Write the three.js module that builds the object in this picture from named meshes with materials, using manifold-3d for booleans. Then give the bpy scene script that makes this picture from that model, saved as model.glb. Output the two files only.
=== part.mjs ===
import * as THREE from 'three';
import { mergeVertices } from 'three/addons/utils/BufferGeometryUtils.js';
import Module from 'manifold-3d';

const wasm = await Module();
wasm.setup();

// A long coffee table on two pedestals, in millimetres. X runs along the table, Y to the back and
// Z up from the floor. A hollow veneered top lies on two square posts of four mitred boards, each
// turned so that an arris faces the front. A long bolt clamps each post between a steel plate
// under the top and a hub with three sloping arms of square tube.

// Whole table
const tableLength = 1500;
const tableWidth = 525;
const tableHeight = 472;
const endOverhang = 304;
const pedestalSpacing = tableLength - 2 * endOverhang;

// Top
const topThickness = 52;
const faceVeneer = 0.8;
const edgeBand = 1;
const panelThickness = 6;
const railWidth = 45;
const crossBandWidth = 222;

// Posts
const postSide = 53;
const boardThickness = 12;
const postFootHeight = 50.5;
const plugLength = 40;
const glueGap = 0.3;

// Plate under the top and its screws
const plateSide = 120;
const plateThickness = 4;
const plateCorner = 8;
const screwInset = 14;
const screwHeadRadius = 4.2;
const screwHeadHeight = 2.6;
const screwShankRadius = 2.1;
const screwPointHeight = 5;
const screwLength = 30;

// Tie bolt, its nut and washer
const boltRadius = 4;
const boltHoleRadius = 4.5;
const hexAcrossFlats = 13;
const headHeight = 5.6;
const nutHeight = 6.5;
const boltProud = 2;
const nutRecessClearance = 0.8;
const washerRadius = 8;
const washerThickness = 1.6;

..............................

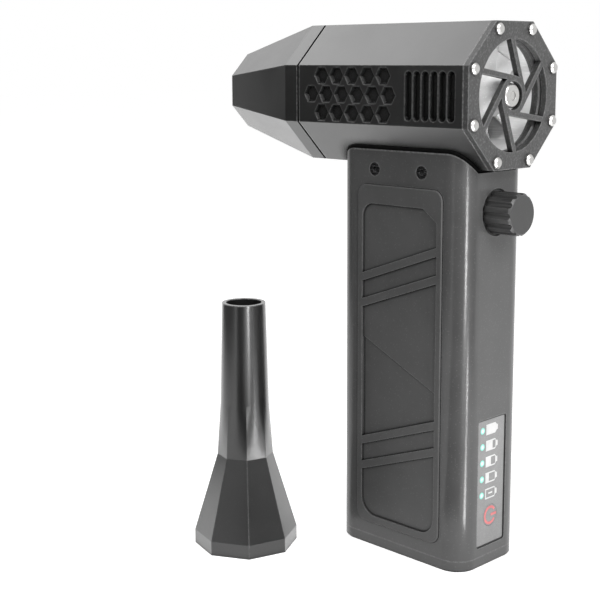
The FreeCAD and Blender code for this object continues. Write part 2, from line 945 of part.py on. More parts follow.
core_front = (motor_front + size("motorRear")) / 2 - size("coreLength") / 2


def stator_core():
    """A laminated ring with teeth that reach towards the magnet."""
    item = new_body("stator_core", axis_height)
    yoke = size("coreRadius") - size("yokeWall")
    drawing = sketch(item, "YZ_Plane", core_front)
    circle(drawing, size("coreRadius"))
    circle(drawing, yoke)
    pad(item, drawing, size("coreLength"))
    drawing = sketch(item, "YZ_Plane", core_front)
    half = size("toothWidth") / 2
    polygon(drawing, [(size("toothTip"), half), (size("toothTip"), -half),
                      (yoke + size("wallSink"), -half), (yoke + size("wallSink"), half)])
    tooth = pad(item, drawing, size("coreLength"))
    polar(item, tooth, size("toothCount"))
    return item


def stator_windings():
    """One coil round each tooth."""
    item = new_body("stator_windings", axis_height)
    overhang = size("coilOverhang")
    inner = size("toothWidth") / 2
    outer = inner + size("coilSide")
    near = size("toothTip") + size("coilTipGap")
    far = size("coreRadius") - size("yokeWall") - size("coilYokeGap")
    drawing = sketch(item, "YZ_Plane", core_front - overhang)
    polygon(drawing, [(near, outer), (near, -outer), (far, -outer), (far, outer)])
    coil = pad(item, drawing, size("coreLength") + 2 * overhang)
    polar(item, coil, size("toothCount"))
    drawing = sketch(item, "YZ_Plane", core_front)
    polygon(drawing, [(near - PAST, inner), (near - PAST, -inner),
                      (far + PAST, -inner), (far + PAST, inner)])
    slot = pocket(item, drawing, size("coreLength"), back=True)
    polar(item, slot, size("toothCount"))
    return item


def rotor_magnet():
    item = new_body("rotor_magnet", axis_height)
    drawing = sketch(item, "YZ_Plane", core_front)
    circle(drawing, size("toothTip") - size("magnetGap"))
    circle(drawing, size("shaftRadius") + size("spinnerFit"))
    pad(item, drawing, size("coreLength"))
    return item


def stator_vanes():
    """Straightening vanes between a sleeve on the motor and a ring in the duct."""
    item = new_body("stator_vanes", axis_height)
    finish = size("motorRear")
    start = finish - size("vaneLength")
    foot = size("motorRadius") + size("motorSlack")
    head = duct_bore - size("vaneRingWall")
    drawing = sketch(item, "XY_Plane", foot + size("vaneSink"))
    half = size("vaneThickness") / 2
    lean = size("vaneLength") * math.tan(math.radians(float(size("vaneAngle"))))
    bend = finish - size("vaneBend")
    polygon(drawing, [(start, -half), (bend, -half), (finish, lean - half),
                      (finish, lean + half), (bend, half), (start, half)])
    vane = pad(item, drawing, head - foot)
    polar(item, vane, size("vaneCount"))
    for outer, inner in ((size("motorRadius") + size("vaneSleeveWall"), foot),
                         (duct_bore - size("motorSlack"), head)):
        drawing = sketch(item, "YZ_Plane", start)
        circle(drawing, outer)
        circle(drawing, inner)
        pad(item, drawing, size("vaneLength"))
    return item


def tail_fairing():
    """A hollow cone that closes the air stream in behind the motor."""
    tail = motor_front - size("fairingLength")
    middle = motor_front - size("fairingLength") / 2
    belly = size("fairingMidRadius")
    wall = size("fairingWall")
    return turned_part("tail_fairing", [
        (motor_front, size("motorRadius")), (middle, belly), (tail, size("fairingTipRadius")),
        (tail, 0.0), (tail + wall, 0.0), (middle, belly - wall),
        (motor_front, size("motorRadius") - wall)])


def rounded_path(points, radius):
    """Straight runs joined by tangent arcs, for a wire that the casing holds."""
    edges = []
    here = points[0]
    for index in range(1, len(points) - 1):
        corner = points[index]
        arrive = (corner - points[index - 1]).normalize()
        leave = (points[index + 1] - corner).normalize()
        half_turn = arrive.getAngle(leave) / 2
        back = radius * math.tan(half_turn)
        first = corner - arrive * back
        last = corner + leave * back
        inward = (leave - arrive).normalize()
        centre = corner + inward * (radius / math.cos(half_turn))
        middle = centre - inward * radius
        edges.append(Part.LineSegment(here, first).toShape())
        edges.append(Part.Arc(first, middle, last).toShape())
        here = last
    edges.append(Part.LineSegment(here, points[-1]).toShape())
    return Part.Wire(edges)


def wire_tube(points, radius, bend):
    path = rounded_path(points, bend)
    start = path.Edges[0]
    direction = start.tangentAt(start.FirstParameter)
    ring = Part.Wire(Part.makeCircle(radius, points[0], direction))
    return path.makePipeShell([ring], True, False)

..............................

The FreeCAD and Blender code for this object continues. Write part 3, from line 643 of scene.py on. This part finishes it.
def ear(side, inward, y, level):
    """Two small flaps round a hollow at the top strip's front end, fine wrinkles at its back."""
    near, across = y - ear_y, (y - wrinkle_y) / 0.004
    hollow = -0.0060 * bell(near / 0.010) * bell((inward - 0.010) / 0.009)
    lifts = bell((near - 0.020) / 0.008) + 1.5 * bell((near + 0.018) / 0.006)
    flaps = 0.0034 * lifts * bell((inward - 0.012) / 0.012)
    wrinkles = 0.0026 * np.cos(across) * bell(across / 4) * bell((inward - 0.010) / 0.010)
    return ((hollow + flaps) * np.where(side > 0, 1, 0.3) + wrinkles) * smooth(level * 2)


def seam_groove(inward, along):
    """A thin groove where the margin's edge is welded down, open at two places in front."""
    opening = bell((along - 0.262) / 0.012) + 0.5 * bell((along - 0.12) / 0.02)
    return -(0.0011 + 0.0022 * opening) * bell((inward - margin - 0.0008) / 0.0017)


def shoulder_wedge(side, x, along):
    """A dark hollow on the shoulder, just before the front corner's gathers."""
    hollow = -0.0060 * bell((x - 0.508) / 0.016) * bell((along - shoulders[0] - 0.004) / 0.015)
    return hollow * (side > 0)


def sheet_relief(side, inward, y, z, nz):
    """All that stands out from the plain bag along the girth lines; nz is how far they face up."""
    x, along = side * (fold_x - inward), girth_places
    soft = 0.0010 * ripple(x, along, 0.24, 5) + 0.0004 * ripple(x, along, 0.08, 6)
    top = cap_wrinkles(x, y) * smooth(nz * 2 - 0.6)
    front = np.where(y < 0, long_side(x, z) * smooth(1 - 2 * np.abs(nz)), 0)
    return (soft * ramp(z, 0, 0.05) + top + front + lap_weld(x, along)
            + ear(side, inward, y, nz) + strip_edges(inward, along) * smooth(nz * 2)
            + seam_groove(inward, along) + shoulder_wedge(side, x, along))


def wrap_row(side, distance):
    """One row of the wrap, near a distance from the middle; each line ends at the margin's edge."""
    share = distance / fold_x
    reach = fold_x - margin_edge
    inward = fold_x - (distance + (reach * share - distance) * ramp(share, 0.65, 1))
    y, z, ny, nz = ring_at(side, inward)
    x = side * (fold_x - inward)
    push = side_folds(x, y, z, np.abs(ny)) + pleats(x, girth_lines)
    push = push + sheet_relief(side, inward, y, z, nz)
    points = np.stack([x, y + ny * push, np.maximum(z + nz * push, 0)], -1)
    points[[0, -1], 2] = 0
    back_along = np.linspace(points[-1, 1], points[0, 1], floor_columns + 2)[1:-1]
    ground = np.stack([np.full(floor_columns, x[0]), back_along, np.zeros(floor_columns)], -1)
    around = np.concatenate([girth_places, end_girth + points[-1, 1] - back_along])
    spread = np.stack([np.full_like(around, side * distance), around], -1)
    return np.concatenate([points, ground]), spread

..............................

Extract exactly the run of lines beginning at the line with "Write the three.js" and ending at the line with "const pedestalSpacing = tableLength", including both ends and nothing beyond them.

» EXERCISE RESPONSE
Write the three.js module that builds the object in this picture from named meshes with materials, using manifold-3d for booleans. Then give the bpy scene script that makes this picture from that model, saved as model.glb. Output the two files only.
=== part.mjs ===
import * as THREE from 'three';
import { mergeVertices } from 'three/addons/utils/BufferGeometryUtils.js';
import Module from 'manifold-3d';

const wasm = await Module();
wasm.setup();

// A long coffee table on two pedestals, in millimetres. X runs along the table, Y to the back and
// Z up from the floor. A hollow veneered top lies on two square posts of four mitred boards, each
// turned so that an arris faces the front. A long bolt clamps each post between a steel plate
// under the top and a hub with three sloping arms of square tube.

// Whole table
const tableLength = 1500;
const tableWidth = 525;
const tableHeight = 472;
const endOverhang = 304;
const pedestalSpacing = tableLength - 2 * endOverhang;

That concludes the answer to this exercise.